### Stated exercise
Locate the line that contains "pto_cone();" and the line that contains "points = [vertex.co". Copy both of them exactly, together with every line between them, and no others.

### Data to process
++++++

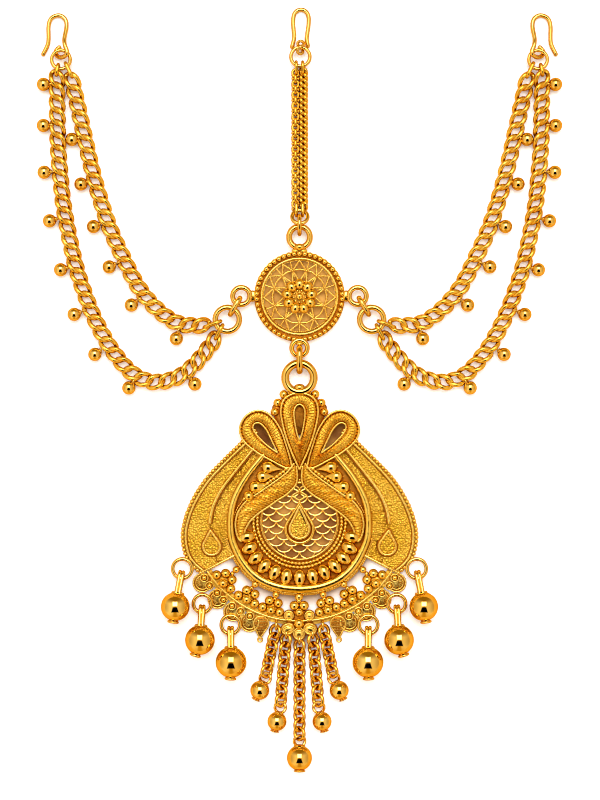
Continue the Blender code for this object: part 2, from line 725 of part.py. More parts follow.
def plaque_side(sign):
    """The wing, leaf, petal, bead and fringe solids of one half of the plaque."""
    def turned(points):
        return points if sign < 0 else mirrored(points)

    pieces = [
        prism(turned(WING_OUTLINE), BACK_LOW, WING_TOP),
        strip(turned(WING_OUTLINE[:10]), 0.9, BACK_LOW + 0.2, RIM_TOP),
        strip(turned(RIB_LINE), 0.8, 1.0, RIM_TOP),
        prism(turned(LEAF_OUTLINE), 0.6, LEAF_TOP),
    ]
    for x, y in turned(PETAL_GRANULES):
        pieces.append(stud((x, y), (2.4, 2.4), 0.5, 2.9))
    for x, y in turned(WING_DROPS):
        pieces.append(stud((x, y), (3.8, 2.3), 0.4, 3.0, turn=0.35 * sign))
    for x, y in turned(CLUSTERS):
        pieces.append(rosette((x, y), 5, 3.0, 2.0, 0.3, CLUSTER_TOP))
    for x, y in turned(CLUSTER_LINKS):
        pieces.append(stud((x, y), (2.2, 2.2), 0.3, 2.5))
    for x, y in turned(SCALLOPS):
        pieces.append(prism(round_outline((x, y), 2.75, 8), 0.2, FRINGE_TOP))
    drop = turned([(-11.1, -70.3), (-10.8, -65.4)])
    pieces.append(prism(teardrop(drop[0], drop[1], 2.2, count=7), 0.4, 2.0))
    return pieces


def low_arc(centre, radius, half_angle, steps):
    """Points of an arc that hangs below its centre, half_angle to each side."""
    turns = [half_angle * (2 * step / steps - 1) - math.pi / 2 for step in range(steps + 1)]
    return [polar(centre, radius, turn) for turn in turns]


def plaque(material):
    """The soldered plaque: petals, wings, leaves, band, net, beads, fringe and rings."""
    band = BAND_LINE + mirrored(BAND_LINE[-2::-1])
    inner_disc = BAND_LINE[2:] + mirrored(BAND_LINE[-2:1:-1])
    disc = prism(inner_disc + [(10.5, -20.6), (-10.5, -20.6)], 0.3, PLATE_TOP)
    disc = combine(disc, [prism(gap, -1.0, PLATE_TOP + 1.0) for gap in scale_gaps()], "DIFFERENCE")
    pieces = [disc, strip(band, BAND_WIDTH, BAND_LOW, BAND_TOP)]
    arc = low_arc(ARC_CENTRE, ARC_RADIUS, ARC_HALF_ANGLE, ARC_STEPS)
    pieces.append(strip(arc, 1.3, BAND_LOW, 1.9))
    bead_row = low_arc(BEAD_ROW_CENTRE, BEAD_ROW_RADIUS, BEAD_ROW_HALF_ANGLE, BEAD_ROW_STEPS)
    pieces.append(strip(bead_row, 3.2, 0.8, RIM_TOP))
    pieces.append(prism(teardrop((0.0, -31.2), (0.0, -39.0), 4.2), 0.6, 1.9))
    pieces.append(prism(teardrop((0.0, -32.4), (0.0, -38.8), 3.0), 1.5, 2.9))
    holes = []
    for item, sign in ((PETAL_SIDE, -1), (PETAL_SIDE, 1), (PETAL_CENTRE, -1)):
        tip = (-sign * item["tip"][0], item["tip"][1])
        end = (-sign * item["end"][0], item["end"][1])
        body, hole = petal(tip, end, item["radius"])
        pieces.append(body)
        holes.append(hole)
    for sign in (-1, 1):
        pieces.extend(plaque_side(sign))
    pieces.append(rosette((0.0, -64.6), 6, 4.4, 3.1, 0.3, 2.8))
    pieces.append(rosette((0.0, -60.3), 2, 2.6, 1.2, 0.3, CLUSTER_TOP))
    pieces.append(stud((0.0, -58.2), (2.2, 3.0), 0.3, 2.5))
    pieces.append(stud((0.0, 0.3), (5.4, 3.4), 0.8, 4.0))
    pieces.append(prism(round_outline(PETAL_CENTRE["end"], 6.3, 16), 0.6, 1.4))
    pieces.append(ring((*LARGE_RING, PENDANT_HEIGHT), LARGE_RING_RADIUS, LARGE_RING_WIRE,
                       segments=12, sides=6))
    for drop in DROPS:
        for sign in (-1.0, 1.0):
            x, y = drop["ring"]
            pieces.append(ring((-sign * x, y, DROP_RING_HEIGHT), drop["radius"], DROP_RING_WIRE))
    for item in TASSELS:
        for sign in (-1.0, 1.0):
            x, y = item["loop"]
            if x == 0.0 and sign > 0:
                continue
            loop = ring((-sign * x, y, TASSEL_HEIGHT), TASSEL_LOOP_RADIUS, TASSEL_LINK_WIRE,
                        normal=(1.0, 0.0, 0.0), along=(0.0, 1.0, 0.0))
            pieces.append(loop)
    body = combine(pieces[0], pieces[1:], "UNION")
    body = combine(body, holes, "DIFFERENCE")
    return finish(body, "pendant_plaque", material)


def build():
    """Build every piece of the jewel."""
    clear_scene()
    bright = gold("polished_gold", (0.90, 0.58, 0.14), 0.12)
    links = gold("chain_gold", (0.88, 0.55, 0.13), 0.2)
    satin = gold("satin_gold", (0.82, 0.51, 0.11), 0.34)
    for sign, side in ((1.0, "left"), (-1.0, "right")):
        flip = sign < 0
        hook_route = mirrored(SIDE_HOOK_ROUTE) if flip else SIDE_HOOK_ROUTE
        hook("side_hook_" + side, hook_route, bright)
        x, y = SIDE_RING
        top = ring((sign * x, y, TOP_RING_HEIGHT), SIDE_RING_RADIUS, TOP_RING_WIRE, segments=12)
        finish(top, "side_top_ring_" + side, bright)
        side_chains(side, flip, links)
        x, y = CONNECTOR
        big = ring((sign * x, y, JOIN_HEIGHT), CONNECTOR_RADIUS, CONNECTOR_WIRE, segments=12, sides=6)
        finish(big, "connector_ring_" + side, bright)
        ring_x, ring_y = MEDALLION_SIDE_RING
        dx, dy = unit(x - ring_x, y - ring_y)
        reach = MEDALLION_SIDE_RING_RADIUS
        first = (sign * (ring_x + dx * reach), ring_y + dy * reach)
        second = (sign * (x - dx * CONNECTOR_RADIUS), y - dy * CONNECTOR_RADIUS)
        link = upright_link(first, second, JOIN_HEIGHT, SIDE_LINK_RADIUS, SIDE_LINK_WIRE)
        finish(link, "side_link_" + side, bright)
        for number, drop in enumerate(DROPS, start=1):
            ball_drop("ball_drop_" + side + "_" + str(number), drop, flip, bright)
    hook("centre_hook", CENTRE_HOOK_ROUTE, bright)
    top = ring((*CENTRE_RING, TOP_RING_HEIGHT), CENTRE_RING_RADIUS, TOP_RING_WIRE, segments=12)
    finish(top, "centre_top_ring", bright)
    centre_chain(links)
    tilt = math.radians(CROWN_TILT)
    crown = ring((*CROWN_RING, CROWN_RING_HEIGHT), CROWN_RING_RADIUS, CROWN_RING_WIRE,
                 normal=(0.0, math.sin(tilt), math.cos(tilt)))
    finish(crown, "crown_ring", bright)
    crown_link = ring(CROWN_LINK, CROWN_LINK_RADIUS, CROWN_LINK_WIRE, along=(0.0, 1.0, 0.0),
                      normal=(1.0, 0.0, 0.0))
    finish(crown_link, "crown_link", bright)
    medallion(satin)
    top_wire = (0.0, MEDALLION_BOTTOM_RING[1] - MEDALLION_BOTTOM_RING_RADIUS)
    low_wire = (0.0, LARGE_RING[1] + LARGE_RING_RADIUS)
    link = upright_link(top_wire, low_wire, PENDANT_HEIGHT, PENDANT_LINK_RADIUS, PENDANT_LINK_WIRE)
    finish(link, "pendant_link", bright)
    plaque(satin)
    order = [(TASSELS[0], False), (TASSELS[1], False), (TASSELS[2], False),
             (TASSELS[1], True), (TASSELS[0], True)]
    for number, (item, flip) in enumerate(order, start=1):
        tassel(number, item, flip, links, bright)


build()
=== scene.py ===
"""Looks of the matha patti: a gold forehead jewel laid flat on its back.

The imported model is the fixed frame. Each class builds one part of the jewel in its finished
form, in millimetres, on the place that its CAD solid holds, and dresses it in gold. Places
are given for the left side, which has the lower x, and mirrored for the right.
"""

import logging
import math
from collections.abc import Callable, Sequence
from dataclasses import dataclass, field
from enum import Enum
from functools import lru_cache

import bmesh
import bpy
import numpy as np
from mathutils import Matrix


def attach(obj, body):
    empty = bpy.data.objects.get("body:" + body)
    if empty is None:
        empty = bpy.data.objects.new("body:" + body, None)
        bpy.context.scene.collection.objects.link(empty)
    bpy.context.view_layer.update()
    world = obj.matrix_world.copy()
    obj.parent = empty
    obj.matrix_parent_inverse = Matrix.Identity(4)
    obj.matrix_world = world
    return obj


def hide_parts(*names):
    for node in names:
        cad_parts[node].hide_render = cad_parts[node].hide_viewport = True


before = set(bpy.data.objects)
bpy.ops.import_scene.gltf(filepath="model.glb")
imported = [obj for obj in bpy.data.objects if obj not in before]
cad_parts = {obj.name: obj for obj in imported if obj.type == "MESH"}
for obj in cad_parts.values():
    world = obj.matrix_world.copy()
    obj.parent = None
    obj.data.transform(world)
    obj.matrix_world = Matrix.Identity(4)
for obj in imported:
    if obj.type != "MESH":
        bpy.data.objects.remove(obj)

LOG = logging.getLogger("matha_patti")
MM = 0.001
UP = (0.0, 0.0, 1.0)
SHARP_EDGE = math.radians(50.0)
CURVE_STEPS = 16
BOW_POINTS = 64
FINE_POINTS = 96
SIGHT = 0.2
HASH_X, HASH_Y, HASH_MIX, HASH_MASK = 374761393, 668265263, 1274126177, 0xFFFF

Array = np.ndarray
Numbers = Sequence[float]
Points = Sequence[Numbers] | Array
Relief = Callable[[Array, Array, Array], Array]
Pair = tuple[float, float]
Triple = tuple[float, float, float]
Socket = bpy.types.NodeSocket


# Lines and outlines


def unit(vectors: Array) -> Array:
    """Vectors brought to length one."""
    return vectors / np.maximum(np.linalg.norm(vectors, axis=-1, keepdims=True), 1e-9)


def lengths_along(line: Array) -> Array:
    """The distance from the start of a line to each of its points."""
    return np.concatenate([[0.0], np.cumsum(np.linalg.norm(np.diff(line, axis=0), axis=1))])


def resampled(line: Points, count: int, closed: bool = False) -> Array:
    """Spread points evenly along a line.

    Args:
        line: The points of the line; a closed line needs no repeated first point.
        count: How many points to return.
        closed: Whether the line runs back to its start.

    Returns:
        The evenly spaced points.
    """
    line = np.asarray(line, dtype=float)
    if closed:
        line = np.vstack([line, line[:1]])
    along = lengths_along(line)
    wanted = np.linspace(0.0, along[-1], count, endpoint=not closed)
    return np.column_stack([np.interp(wanted, along, column) for column in line.T])


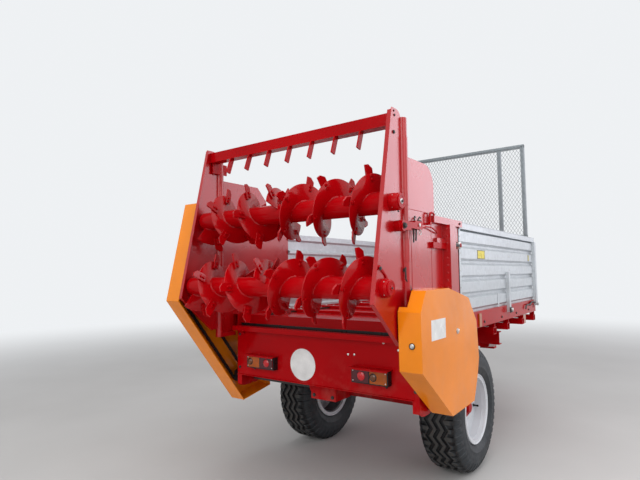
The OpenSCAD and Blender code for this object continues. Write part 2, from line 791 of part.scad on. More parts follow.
// The left outline goes round the three shafts of the chain drive
left_outline = [[upper_y - 45, upper_z + 116], [lower_y - 86, lower_z - 85], [drive_y - 32, drive_z - 160],
    [drive_y + 232, drive_z - 108], [330, 760], [-80, 1250], [upper_y + 130, upper_z + 126]];
left_inner = [[upper_y - 40, upper_z + 111], [lower_y - 80, lower_z - 84], [drive_y - 30, drive_z - 154],
    [drive_y + 227, drive_z - 104], [326, 758], [-84, 1249], [upper_y + 126, upper_z + 121]];
right_outline = [[-178, 1152], [94, 1156], [382, 1095], [500, 960], [524, 750], [490, 650], [427, 529],
    [108, 521], [-236, 784], [-242, 1055]];
right_inner = [[-176, 1148], [93, 1152], [380, 1091], [496, 958], [520, 750], [486, 652], [424, 533],
    [110, 525], [-232, 786], [-238, 1054]];
module guard_left() color(orange) placed() one_side(false) guard_shell(left_outline, left_inner);
// The right guard's rim is cut back where it crosses the side plate
module guard_right() color(orange) placed() one_side(true) difference() {
    guard_shell(right_outline, right_inner);
    block([guard_x0 - 1, -260, 1077], [guard_x0 + 42, -100, 1200]);
}

module lamp_housings() color(black) placed() both_sides() difference() {
    block([lamp_x1 - lamp_w, -40, lamp_z], [lamp_x1, -seat, lamp_z + lamp_h]);
    block([lamp_x1 - lamp_w + 6, -41, lamp_z + 6], [lamp_x1 - 6, -16, lamp_z + lamp_h - 6]);
}
// Amber lenses of the rear lamps and the reflectors on the sides
module lens_amber() color([1, 0.55, 0.1]) placed() both_sides() {
    block([lamp_x1 - lamp_w / 2 + 2, -42, lamp_z + 6.3], [lamp_x1 - 6.3, -16.3, lamp_z + lamp_h - 6.3]);
    block([wall_x + seat, side_lamp_y, rail_low_z + 4],
        [wall_x + 8, side_lamp_y + side_lamp_w, rail_low_z + 4 + side_lamp_h]);
    block([wall_x - 20, low_lamp_y, rail_low_z - low_lamp_h],
        [wall_x - 12, low_lamp_y + low_lamp_w, rail_low_z - seat]);
}
module lens_red() color([0.8, 0.02, 0.02]) placed() both_sides()
    block([lamp_x1 - lamp_w + 6.3, -42, lamp_z + 6.3],
        [lamp_x1 - lamp_w / 2 - 2, -16.3, lamp_z + lamp_h - 6.3]);
module round_sign() color("white") placed()
    translate([-84, -seat, 705]) rotate([90, 0, 0]) cylinder(h = 2, r = sign_r);
// A latch on each side of the body; the right one reaches round the post to an eye on the side plate
module latch() {
    block([wall_x + seat, latch_y0, clamp_z - 7], [wall_x + clamp_out, latch_y1, clamp_z - 7 + latch_h]);
}
module clamps() color(red) placed() {
    one_side(false) latch();
    union() {
        latch();
        block([wall_x + seat, post_y - 1, clamp_z - 7], [wall_x + clamp_out, latch_y0 + 1, clamp_z + 23]);
        block([plate_out_x + seat, clamp_y, clamp_z - 19], [wall_x + clamp_out, post_y - seat, clamp_z + 23]);
        bar_x(plate_out_x + seat, wall_x + clamp_out, clamp_y, clamp_z, clamp_r);
    }
}

// Tyre, rim and hub are turned about the axle, drawn as radius and place along it
module on_axle(right) { one_side(right) translate([tyre_x, axle_y, tyre_r]) rotate([0, 90, 0]) children(); }
bead_r = rim_r - 17;
module tyre() {
    half = tyre_w / 2;
    wall = 18;
    rotate_extrude() difference() {
        tyre_section(bead_r, tyre_r, half);
        tyre_section(bead_r - wall, tyre_r - wall, half - wall);
        for (x = [-33, 33]) translate([tyre_r - 9, x - 5]) square([12, 10]);
    }
}
// Section of a tyre between its bead and its tread, as radius and place along the axle
module tyre_section(low, high, half) {
    side = [[low, half - 28], [low + rim_r - bead_r + 3, half - 28], [low + 50, half - 8], [low + 80, half],
        [high - 70, half - 4],
        [high - 30, half - 14], [high - 6, half - 38], [high, half - 62]];
    polygon(concat(side, [for (i = [len(side) - 1 : -1 : 0]) [side[i][0], -side[i][1]]]));
}
module rim() {
    half = tyre_w / 2 - 28 + seat;
    well_r = bead_r - seat;
    rotate_extrude() union() {
        polygon([[well_r - 8, -half - 7], [well_r, -half - 7], [well_r, half + 7], [well_r - 8, half + 7]]);
        for (s = [-1, 1]) translate([well_r - 8, s * (half + 4) - 4]) square([rim_r - well_r + 8, 8]);
        polygon([[59 + seat, 0], [120, 0], [150, 20], [well_r - 4, 30], [well_r - 4, 38], [148, 28], [118, 8],
            [59 + seat, 8]]);
    }
}
hub_back = 70;
hub_out = 50;
stub_out = 40;
module hub() {
    difference() {
        union() {
            translate([0, 0, -hub_back]) cylinder(h = hub_back - seat, r = 62);
            translate([0, 0, -seat - 1]) cylinder(h = hub_out, r = 59);
        }
        translate([0, 0, -hub_back - 10]) cylinder(h = hub_back + stub_out + 12, r = stub_r + fit);
    }
}
module tyre_left() color(black) placed() on_axle(false) tyre();
module tyre_right() color(black) placed() on_axle(true) tyre();
module rim_left() color("white") placed() on_axle(false) rim();
module rim_right() color("white") placed() on_axle(true) rim();
module hub_left() color(red) placed() on_axle(false) hub();
module hub_right() color(red) placed() on_axle(true) hub();

chassis_frame();
rear_panel();
drawbar();
towing_eye();
jack_sleeve();
axle_beam();
floor_plate();
conveyor();
conveyor_shaft();
side_wall_left();
side_wall_right();
rear_side_left();
rear_side_right();
wall_posts();
front_wall();
screen_frame();
screen_mesh();
beater_plate_left();
beater_plate_right();
top_beam();
bearings_left();
bearings_right();
guard_left();
guard_right();
gearbox();
pto_cone();
drive_chains();
lamp_housings();
lens_amber();
lens_red();
round_sign();
clamps();
lower_tube();
lower_flights();
upper_tube();
upper_flights();
cross_shaft();
input_shaft();
jack_leg();
tyre_left();
rim_left();
hub_left();
tyre_right();
rim_right();
hub_right();
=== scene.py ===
"""Finishes, small fittings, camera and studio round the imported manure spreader."""
import json
from math import atan, atan2, cos, hypot, pi, radians, sin, sqrt, tan

import bmesh
import bpy
from mathutils import Matrix, Vector


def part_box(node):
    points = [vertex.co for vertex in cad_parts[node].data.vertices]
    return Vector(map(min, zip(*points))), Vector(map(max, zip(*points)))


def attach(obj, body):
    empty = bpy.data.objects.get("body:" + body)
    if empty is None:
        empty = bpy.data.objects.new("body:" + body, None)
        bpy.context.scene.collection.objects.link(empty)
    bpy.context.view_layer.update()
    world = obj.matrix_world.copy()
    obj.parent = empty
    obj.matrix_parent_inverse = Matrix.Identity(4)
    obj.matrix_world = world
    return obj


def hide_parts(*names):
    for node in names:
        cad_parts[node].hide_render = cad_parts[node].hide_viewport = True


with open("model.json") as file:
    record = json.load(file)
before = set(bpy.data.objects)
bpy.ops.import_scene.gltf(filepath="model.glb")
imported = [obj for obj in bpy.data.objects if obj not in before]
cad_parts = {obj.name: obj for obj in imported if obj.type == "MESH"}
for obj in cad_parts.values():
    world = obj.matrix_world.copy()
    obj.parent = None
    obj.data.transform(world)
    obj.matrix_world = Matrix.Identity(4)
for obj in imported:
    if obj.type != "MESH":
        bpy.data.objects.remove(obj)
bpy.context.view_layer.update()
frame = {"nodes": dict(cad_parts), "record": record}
scene = bpy.context.scene

# Millimetres, measured as in the drawings: X from the middle, Y from the rear panel's face, Z from the ground
MM = 0.001
SEAT = 0.3
PANEL_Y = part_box("round_sign")[1][1] / MM + SEAT
X, Y, Z = Vector((1, 0, 0)), Vector((0, 1, 0)), Vector((0, 0, 1))
SIDES = (1, -1)

# Sizes that the pieces share with the drawings
PLATE_OUT_X, WALL_X, GUARD_X = 657.0, 666.0, 780.0
UPPER, LOWER, DRIVE = (-260.0, 1564.0), (-354.0, 1168.0), (130.0, 560.0)
FLOOR_Z, CONVEYOR_R, CONVEYOR_Y0, CONVEYOR_Y1, CHAIN_X = 972.0, 46.0, 100.0, 2365.0, 430.0
AXLE_Y, TYRE_R, TRACK = 814.0, 380.0, 1090.0
BOX_Y1, WALL_TOP_Z, SCREEN_TOP_Z, SCREEN_X, SCREEN_TUBE = 2455.0, 1536.0, 2409.0, 627.0, 32.0
POST_Y, PIPE_X, PIPE_Y, PIPE_R = -147.0, 655.0, -130.0, 22.8
SIDE_POST_X, SIDE_POST_Y0, SIDE_POST_Y1 = 710.0, 322.0, 406.0
LAMP_X1, LAMP_W, LAMP_H, LAMP_Z, LENS_Y = 498.0, 220.0, 78.0, 655.0, -42.0
# Outer face of what lies flat on the walls
ON_WALL_X = WALL_X + 0.2


def at(x, y, z):
    return Vector((x * MM, (y + PANEL_Y) * MM, z * MM))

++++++

### Task response
pto_cone();
drive_chains();
lamp_housings();
lens_amber();
lens_red();
round_sign();
clamps();
lower_tube();
lower_flights();
upper_tube();
upper_flights();
cross_shaft();
input_shaft();
jack_leg();
tyre_left();
rim_left();
hub_left();
tyre_right();
rim_right();
hub_right();
=== scene.py ===
"""Finishes, small fittings, camera and studio round the imported manure spreader."""
import json
from math import atan, atan2, cos, hypot, pi, radians, sin, sqrt, tan

import bmesh
import bpy
from mathutils import Matrix, Vector


def part_box(node):
    points = [vertex.co for vertex in cad_parts[node].data.vertices]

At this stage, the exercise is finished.